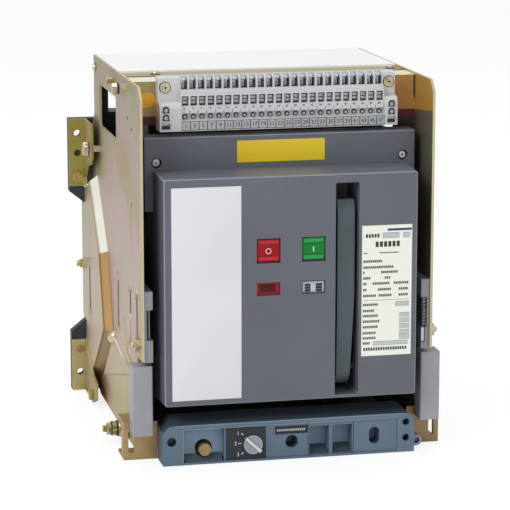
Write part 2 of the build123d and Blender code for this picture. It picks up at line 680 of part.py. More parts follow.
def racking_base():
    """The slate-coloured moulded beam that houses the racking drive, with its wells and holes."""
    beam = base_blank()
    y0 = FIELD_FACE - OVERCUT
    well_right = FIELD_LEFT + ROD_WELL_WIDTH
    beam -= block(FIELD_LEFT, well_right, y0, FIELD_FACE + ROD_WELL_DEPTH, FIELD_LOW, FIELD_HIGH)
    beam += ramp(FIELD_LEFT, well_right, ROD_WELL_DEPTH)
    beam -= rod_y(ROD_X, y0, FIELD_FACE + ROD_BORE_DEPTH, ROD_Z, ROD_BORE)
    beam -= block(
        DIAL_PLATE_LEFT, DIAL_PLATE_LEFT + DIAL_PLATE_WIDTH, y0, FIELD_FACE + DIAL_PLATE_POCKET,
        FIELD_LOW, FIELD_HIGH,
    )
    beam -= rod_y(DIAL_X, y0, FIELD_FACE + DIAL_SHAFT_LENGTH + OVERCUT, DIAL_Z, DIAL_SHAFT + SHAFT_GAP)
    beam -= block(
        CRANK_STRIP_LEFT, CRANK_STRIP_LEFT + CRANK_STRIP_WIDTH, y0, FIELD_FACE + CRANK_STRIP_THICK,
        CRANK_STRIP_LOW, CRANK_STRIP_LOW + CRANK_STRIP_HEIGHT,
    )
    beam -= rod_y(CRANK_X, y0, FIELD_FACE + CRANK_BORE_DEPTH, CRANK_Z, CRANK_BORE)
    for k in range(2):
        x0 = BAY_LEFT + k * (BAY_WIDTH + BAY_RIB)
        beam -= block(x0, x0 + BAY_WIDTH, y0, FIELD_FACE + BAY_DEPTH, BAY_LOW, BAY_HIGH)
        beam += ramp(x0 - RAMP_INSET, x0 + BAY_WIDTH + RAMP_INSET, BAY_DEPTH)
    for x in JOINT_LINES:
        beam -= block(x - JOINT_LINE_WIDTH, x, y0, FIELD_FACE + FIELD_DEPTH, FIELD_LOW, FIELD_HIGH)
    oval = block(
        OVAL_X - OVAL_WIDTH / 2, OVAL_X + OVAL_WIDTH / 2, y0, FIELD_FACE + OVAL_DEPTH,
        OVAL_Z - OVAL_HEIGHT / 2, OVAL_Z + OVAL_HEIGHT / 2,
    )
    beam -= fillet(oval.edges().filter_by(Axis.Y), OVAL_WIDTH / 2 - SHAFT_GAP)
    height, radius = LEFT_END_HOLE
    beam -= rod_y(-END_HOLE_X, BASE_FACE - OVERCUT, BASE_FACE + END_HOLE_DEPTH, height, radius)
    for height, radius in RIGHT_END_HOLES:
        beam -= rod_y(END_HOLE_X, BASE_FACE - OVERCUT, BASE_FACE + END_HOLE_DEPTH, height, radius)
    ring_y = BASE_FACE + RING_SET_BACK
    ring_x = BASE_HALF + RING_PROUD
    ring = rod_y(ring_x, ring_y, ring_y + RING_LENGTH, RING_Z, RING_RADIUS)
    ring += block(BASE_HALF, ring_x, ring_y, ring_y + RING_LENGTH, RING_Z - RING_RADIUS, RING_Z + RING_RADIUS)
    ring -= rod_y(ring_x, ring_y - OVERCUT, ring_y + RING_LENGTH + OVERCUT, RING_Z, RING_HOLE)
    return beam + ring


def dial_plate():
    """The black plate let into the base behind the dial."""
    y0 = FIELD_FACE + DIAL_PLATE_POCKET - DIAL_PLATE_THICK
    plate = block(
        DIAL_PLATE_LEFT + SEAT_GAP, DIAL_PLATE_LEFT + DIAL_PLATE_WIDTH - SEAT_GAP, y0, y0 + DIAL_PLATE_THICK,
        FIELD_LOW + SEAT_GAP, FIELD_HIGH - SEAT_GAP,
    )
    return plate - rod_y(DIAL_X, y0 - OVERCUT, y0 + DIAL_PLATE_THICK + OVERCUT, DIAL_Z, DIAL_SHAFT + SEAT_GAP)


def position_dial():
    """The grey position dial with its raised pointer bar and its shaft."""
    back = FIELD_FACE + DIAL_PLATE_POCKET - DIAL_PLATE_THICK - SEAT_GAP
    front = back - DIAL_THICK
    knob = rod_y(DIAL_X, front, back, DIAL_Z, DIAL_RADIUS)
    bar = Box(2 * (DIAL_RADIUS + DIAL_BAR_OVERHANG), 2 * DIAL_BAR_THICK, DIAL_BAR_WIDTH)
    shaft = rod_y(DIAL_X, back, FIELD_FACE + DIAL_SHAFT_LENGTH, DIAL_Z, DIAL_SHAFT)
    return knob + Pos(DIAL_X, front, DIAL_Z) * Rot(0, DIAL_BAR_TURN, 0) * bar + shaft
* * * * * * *
- [What is expected]:
Print back all the lines verbatim.

- [The result]:
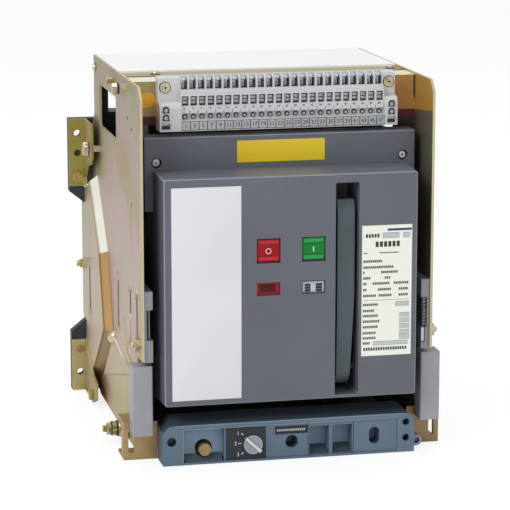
Write part 2 of the build123d and Blender code for this picture. It picks up at line 680 of part.py. More parts follow.
def racking_base():
    """The slate-coloured moulded beam that houses the racking drive, with its wells and holes."""
    beam = base_blank()
    y0 = FIELD_FACE - OVERCUT
    well_right = FIELD_LEFT + ROD_WELL_WIDTH
    beam -= block(FIELD_LEFT, well_right, y0, FIELD_FACE + ROD_WELL_DEPTH, FIELD_LOW, FIELD_HIGH)
    beam += ramp(FIELD_LEFT, well_right, ROD_WELL_DEPTH)
    beam -= rod_y(ROD_X, y0, FIELD_FACE + ROD_BORE_DEPTH, ROD_Z, ROD_BORE)
    beam -= block(
        DIAL_PLATE_LEFT, DIAL_PLATE_LEFT + DIAL_PLATE_WIDTH, y0, FIELD_FACE + DIAL_PLATE_POCKET,
        FIELD_LOW, FIELD_HIGH,
    )
    beam -= rod_y(DIAL_X, y0, FIELD_FACE + DIAL_SHAFT_LENGTH + OVERCUT, DIAL_Z, DIAL_SHAFT + SHAFT_GAP)
    beam -= block(
        CRANK_STRIP_LEFT, CRANK_STRIP_LEFT + CRANK_STRIP_WIDTH, y0, FIELD_FACE + CRANK_STRIP_THICK,
        CRANK_STRIP_LOW, CRANK_STRIP_LOW + CRANK_STRIP_HEIGHT,
    )
    beam -= rod_y(CRANK_X, y0, FIELD_FACE + CRANK_BORE_DEPTH, CRANK_Z, CRANK_BORE)
    for k in range(2):
        x0 = BAY_LEFT + k * (BAY_WIDTH + BAY_RIB)
        beam -= block(x0, x0 + BAY_WIDTH, y0, FIELD_FACE + BAY_DEPTH, BAY_LOW, BAY_HIGH)
        beam += ramp(x0 - RAMP_INSET, x0 + BAY_WIDTH + RAMP_INSET, BAY_DEPTH)
    for x in JOINT_LINES:
        beam -= block(x - JOINT_LINE_WIDTH, x, y0, FIELD_FACE + FIELD_DEPTH, FIELD_LOW, FIELD_HIGH)
    oval = block(
        OVAL_X - OVAL_WIDTH / 2, OVAL_X + OVAL_WIDTH / 2, y0, FIELD_FACE + OVAL_DEPTH,
        OVAL_Z - OVAL_HEIGHT / 2, OVAL_Z + OVAL_HEIGHT / 2,
    )
    beam -= fillet(oval.edges().filter_by(Axis.Y), OVAL_WIDTH / 2 - SHAFT_GAP)
    height, radius = LEFT_END_HOLE
    beam -= rod_y(-END_HOLE_X, BASE_FACE - OVERCUT, BASE_FACE + END_HOLE_DEPTH, height, radius)
    for height, radius in RIGHT_END_HOLES:
        beam -= rod_y(END_HOLE_X, BASE_FACE - OVERCUT, BASE_FACE + END_HOLE_DEPTH, height, radius)
    ring_y = BASE_FACE + RING_SET_BACK
    ring_x = BASE_HALF + RING_PROUD
    ring = rod_y(ring_x, ring_y, ring_y + RING_LENGTH, RING_Z, RING_RADIUS)
    ring += block(BASE_HALF, ring_x, ring_y, ring_y + RING_LENGTH, RING_Z - RING_RADIUS, RING_Z + RING_RADIUS)
    ring -= rod_y(ring_x, ring_y - OVERCUT, ring_y + RING_LENGTH + OVERCUT, RING_Z, RING_HOLE)
    return beam + ring


def dial_plate():
    """The black plate let into the base behind the dial."""
    y0 = FIELD_FACE + DIAL_PLATE_POCKET - DIAL_PLATE_THICK
    plate = block(
        DIAL_PLATE_LEFT + SEAT_GAP, DIAL_PLATE_LEFT + DIAL_PLATE_WIDTH - SEAT_GAP, y0, y0 + DIAL_PLATE_THICK,
        FIELD_LOW + SEAT_GAP, FIELD_HIGH - SEAT_GAP,
    )
    return plate - rod_y(DIAL_X, y0 - OVERCUT, y0 + DIAL_PLATE_THICK + OVERCUT, DIAL_Z, DIAL_SHAFT + SEAT_GAP)


def position_dial():
    """The grey position dial with its raised pointer bar and its shaft."""
    back = FIELD_FACE + DIAL_PLATE_POCKET - DIAL_PLATE_THICK - SEAT_GAP
    front = back - DIAL_THICK
    knob = rod_y(DIAL_X, front, back, DIAL_Z, DIAL_RADIUS)
    bar = Box(2 * (DIAL_RADIUS + DIAL_BAR_OVERHANG), 2 * DIAL_BAR_THICK, DIAL_BAR_WIDTH)
    shaft = rod_y(DIAL_X, back, FIELD_FACE + DIAL_SHAFT_LENGTH, DIAL_Z, DIAL_SHAFT)
    return knob + Pos(DIAL_X, front, DIAL_Z) * Rot(0, DIAL_BAR_TURN, 0) * bar + shaft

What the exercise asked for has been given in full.